__The task__. Report, word for word, every line of the material that contains "joints".

__Data listing__.
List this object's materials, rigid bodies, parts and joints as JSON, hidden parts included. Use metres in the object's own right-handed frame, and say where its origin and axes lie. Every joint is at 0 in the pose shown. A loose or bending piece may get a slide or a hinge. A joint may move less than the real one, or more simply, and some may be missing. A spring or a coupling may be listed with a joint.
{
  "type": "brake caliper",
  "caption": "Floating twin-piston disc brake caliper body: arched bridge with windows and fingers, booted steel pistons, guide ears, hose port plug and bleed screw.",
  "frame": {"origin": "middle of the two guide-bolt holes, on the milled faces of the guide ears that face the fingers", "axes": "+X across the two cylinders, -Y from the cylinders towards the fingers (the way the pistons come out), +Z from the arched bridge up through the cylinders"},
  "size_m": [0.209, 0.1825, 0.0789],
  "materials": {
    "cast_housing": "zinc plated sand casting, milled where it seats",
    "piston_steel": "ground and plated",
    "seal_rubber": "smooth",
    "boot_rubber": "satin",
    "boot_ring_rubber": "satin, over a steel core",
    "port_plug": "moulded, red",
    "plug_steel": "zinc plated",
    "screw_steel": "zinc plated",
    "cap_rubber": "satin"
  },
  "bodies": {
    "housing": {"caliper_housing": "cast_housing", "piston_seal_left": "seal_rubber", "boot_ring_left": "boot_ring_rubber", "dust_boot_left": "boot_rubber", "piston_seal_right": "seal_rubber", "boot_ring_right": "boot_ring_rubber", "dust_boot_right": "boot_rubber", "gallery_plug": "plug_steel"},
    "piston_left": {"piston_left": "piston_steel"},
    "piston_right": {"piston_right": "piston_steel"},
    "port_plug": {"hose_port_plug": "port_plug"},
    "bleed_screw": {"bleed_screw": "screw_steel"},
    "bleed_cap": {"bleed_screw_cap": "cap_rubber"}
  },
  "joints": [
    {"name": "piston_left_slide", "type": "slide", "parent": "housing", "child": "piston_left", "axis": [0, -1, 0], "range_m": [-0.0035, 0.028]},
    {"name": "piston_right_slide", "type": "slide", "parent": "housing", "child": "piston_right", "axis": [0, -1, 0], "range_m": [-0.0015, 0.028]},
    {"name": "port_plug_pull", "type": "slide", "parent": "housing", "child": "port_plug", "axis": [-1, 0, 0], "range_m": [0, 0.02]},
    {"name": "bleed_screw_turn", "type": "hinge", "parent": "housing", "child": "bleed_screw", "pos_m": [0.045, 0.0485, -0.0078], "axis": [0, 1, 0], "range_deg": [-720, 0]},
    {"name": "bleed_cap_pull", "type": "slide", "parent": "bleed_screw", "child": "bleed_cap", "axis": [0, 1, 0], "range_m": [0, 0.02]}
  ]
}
---
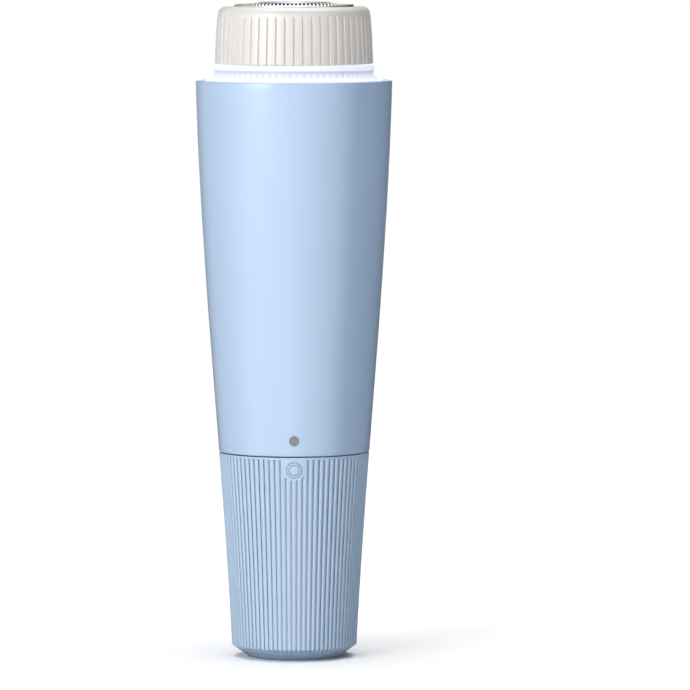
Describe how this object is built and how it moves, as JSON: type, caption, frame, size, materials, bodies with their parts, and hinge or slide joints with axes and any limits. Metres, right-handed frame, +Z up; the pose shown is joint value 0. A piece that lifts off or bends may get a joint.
...
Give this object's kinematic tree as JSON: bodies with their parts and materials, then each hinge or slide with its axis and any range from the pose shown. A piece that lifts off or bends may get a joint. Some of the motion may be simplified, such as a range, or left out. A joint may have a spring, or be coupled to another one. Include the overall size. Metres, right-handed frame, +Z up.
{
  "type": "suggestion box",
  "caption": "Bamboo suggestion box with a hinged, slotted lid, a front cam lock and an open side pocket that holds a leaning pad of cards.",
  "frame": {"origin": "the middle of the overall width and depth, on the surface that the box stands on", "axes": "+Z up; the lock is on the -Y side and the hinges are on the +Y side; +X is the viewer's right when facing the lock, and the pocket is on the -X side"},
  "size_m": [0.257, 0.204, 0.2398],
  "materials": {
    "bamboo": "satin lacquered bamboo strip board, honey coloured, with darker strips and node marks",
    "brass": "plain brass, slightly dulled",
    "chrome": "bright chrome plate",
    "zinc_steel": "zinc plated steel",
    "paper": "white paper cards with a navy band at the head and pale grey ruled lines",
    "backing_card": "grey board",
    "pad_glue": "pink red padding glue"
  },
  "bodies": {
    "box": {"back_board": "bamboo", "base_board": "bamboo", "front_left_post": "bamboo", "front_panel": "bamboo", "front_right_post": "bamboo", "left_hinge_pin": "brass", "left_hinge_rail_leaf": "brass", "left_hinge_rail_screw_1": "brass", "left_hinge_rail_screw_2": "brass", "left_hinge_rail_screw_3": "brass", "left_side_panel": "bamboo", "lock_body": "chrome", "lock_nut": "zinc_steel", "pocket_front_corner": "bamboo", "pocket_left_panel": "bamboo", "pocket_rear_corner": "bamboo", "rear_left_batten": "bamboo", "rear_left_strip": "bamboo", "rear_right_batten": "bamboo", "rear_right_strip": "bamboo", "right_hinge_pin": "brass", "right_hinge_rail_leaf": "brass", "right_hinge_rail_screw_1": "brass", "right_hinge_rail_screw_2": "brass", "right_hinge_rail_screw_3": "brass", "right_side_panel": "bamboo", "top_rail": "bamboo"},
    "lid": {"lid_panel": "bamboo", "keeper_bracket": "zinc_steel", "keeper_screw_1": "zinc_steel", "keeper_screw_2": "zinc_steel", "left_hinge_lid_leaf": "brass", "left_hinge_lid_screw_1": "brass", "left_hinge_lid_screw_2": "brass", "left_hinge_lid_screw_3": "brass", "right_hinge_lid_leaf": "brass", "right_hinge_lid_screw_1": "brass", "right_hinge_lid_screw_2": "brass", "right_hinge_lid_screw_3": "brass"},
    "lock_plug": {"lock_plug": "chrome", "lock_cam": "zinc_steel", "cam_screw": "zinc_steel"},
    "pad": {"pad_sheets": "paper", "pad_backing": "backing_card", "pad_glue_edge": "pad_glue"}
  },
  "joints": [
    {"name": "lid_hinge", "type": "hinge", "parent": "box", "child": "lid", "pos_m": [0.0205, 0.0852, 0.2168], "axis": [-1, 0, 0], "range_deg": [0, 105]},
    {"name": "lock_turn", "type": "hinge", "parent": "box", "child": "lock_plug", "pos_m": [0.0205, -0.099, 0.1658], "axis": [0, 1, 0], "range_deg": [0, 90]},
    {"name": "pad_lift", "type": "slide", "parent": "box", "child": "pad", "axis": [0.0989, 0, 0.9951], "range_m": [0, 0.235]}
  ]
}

__Task solution__.
List this object's materials, rigid bodies, parts and joints as JSON, hidden parts included. Use metres in the object's own right-handed frame, and say where its origin and axes lie. Every joint is at 0 in the pose shown. A loose or bending piece may get a slide or a hinge. A joint may move less than the real one, or more simply, and some may be missing. A spring or a coupling may be listed with a joint.
  "joints": [
Describe how this object is built and how it moves, as JSON: type, caption, frame, size, materials, bodies with their parts, and hinge or slide joints with axes and any limits. Metres, right-handed frame, +Z up; the pose shown is joint value 0. A piece that lifts off or bends may get a joint.
  "joints": [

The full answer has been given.